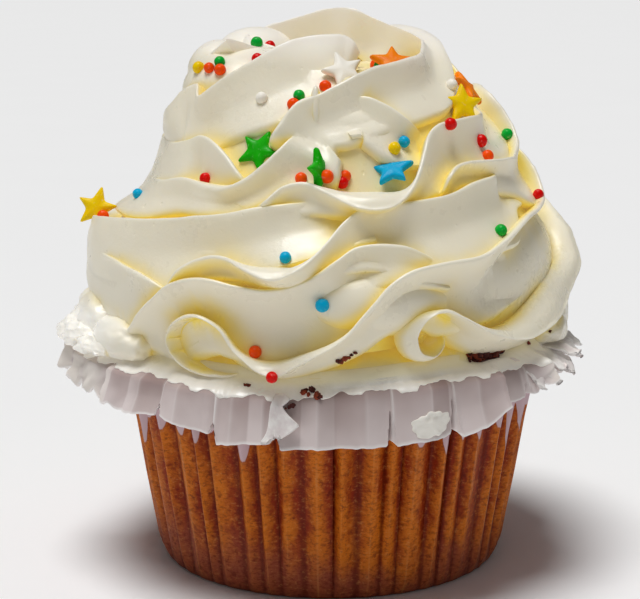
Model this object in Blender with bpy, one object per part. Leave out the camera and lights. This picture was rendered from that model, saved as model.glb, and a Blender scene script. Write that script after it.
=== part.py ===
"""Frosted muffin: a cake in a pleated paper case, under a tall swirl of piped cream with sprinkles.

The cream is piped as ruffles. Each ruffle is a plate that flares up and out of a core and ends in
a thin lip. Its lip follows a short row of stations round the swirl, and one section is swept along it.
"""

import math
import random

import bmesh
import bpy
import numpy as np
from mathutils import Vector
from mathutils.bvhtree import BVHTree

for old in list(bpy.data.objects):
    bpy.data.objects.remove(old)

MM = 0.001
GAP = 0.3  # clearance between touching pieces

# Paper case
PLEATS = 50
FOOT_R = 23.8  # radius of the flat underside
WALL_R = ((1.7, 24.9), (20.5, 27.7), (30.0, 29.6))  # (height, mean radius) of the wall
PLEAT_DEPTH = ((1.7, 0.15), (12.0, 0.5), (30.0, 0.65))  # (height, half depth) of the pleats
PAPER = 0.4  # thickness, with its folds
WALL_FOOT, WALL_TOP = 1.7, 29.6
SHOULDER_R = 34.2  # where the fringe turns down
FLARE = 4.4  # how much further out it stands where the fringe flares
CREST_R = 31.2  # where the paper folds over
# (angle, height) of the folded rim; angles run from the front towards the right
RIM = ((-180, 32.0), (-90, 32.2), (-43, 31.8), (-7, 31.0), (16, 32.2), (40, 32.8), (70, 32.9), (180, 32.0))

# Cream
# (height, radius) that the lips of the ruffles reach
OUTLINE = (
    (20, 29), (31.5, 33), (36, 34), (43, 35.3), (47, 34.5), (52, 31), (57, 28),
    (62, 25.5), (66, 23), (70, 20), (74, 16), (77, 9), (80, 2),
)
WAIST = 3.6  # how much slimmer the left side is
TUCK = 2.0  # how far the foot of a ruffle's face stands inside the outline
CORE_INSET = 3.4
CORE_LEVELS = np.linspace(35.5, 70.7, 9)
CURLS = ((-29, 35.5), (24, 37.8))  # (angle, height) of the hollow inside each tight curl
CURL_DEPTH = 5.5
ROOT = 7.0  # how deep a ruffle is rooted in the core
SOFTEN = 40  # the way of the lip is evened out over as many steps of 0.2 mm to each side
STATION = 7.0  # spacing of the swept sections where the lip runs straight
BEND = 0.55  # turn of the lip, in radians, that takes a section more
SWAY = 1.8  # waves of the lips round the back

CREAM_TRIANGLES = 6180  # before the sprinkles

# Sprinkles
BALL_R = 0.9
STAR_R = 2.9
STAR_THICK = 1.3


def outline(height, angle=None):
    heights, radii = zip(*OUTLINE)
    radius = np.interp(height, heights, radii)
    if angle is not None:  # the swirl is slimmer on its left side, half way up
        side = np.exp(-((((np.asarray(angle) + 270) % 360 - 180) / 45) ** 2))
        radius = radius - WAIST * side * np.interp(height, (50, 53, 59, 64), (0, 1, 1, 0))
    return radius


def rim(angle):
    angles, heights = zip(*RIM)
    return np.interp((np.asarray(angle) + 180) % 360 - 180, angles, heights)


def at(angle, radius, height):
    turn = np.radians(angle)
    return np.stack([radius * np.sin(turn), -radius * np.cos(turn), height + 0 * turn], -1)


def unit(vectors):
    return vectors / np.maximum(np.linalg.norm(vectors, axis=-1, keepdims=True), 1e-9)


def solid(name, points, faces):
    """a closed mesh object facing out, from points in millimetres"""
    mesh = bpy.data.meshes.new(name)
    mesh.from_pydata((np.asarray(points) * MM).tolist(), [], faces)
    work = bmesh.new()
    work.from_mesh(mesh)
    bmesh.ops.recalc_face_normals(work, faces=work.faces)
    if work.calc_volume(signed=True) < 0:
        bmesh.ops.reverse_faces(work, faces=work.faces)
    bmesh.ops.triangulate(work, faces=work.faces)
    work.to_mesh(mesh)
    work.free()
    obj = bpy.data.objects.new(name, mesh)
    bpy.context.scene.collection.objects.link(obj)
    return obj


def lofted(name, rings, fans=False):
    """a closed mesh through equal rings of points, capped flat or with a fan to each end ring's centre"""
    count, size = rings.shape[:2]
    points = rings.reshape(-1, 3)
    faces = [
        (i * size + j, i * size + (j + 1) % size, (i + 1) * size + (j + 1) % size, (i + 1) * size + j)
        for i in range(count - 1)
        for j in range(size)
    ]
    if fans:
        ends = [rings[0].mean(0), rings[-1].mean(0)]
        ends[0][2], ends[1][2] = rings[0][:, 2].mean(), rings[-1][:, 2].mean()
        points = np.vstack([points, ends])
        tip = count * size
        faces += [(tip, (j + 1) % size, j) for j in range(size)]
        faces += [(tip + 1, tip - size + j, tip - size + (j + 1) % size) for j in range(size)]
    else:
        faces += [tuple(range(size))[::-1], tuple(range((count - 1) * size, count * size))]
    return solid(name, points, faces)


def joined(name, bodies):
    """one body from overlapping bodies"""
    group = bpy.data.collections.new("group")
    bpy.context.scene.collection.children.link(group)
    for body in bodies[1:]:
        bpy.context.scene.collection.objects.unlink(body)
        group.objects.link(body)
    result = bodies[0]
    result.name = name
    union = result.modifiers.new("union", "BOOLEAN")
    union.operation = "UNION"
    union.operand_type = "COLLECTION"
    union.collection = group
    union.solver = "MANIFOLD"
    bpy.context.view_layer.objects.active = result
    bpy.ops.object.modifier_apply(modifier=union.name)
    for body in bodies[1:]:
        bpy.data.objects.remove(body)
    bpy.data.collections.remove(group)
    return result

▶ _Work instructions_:
The lines from the top of the data above down to the line containing "between touching pieces" are to be copied exactly; no other line should appear.

▶ _Output of the exercise_:
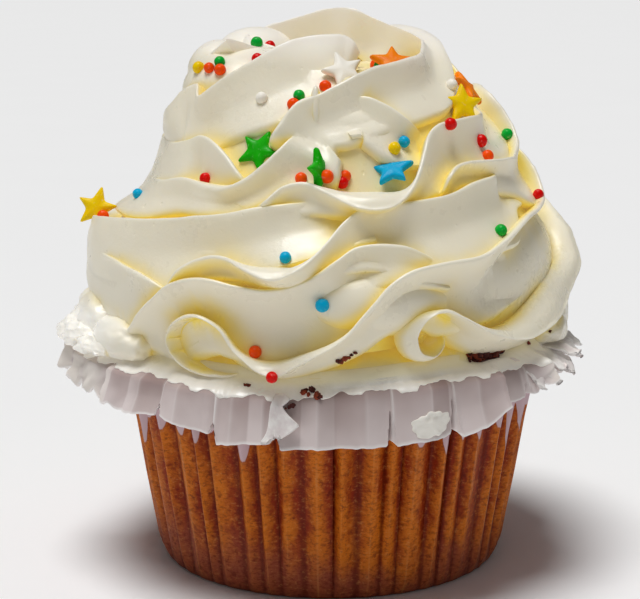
Model this object in Blender with bpy, one object per part. Leave out the camera and lights. This picture was rendered from that model, saved as model.glb, and a Blender scene script. Write that script after it.
=== part.py ===
"""Frosted muffin: a cake in a pleated paper case, under a tall swirl of piped cream with sprinkles.

The cream is piped as ruffles. Each ruffle is a plate that flares up and out of a core and ends in
a thin lip. Its lip follows a short row of stations round the swirl, and one section is swept along it.
"""

import math
import random

import bmesh
import bpy
import numpy as np
from mathutils import Vector
from mathutils.bvhtree import BVHTree

for old in list(bpy.data.objects):
    bpy.data.objects.remove(old)

MM = 0.001
GAP = 0.3  # clearance between touching pieces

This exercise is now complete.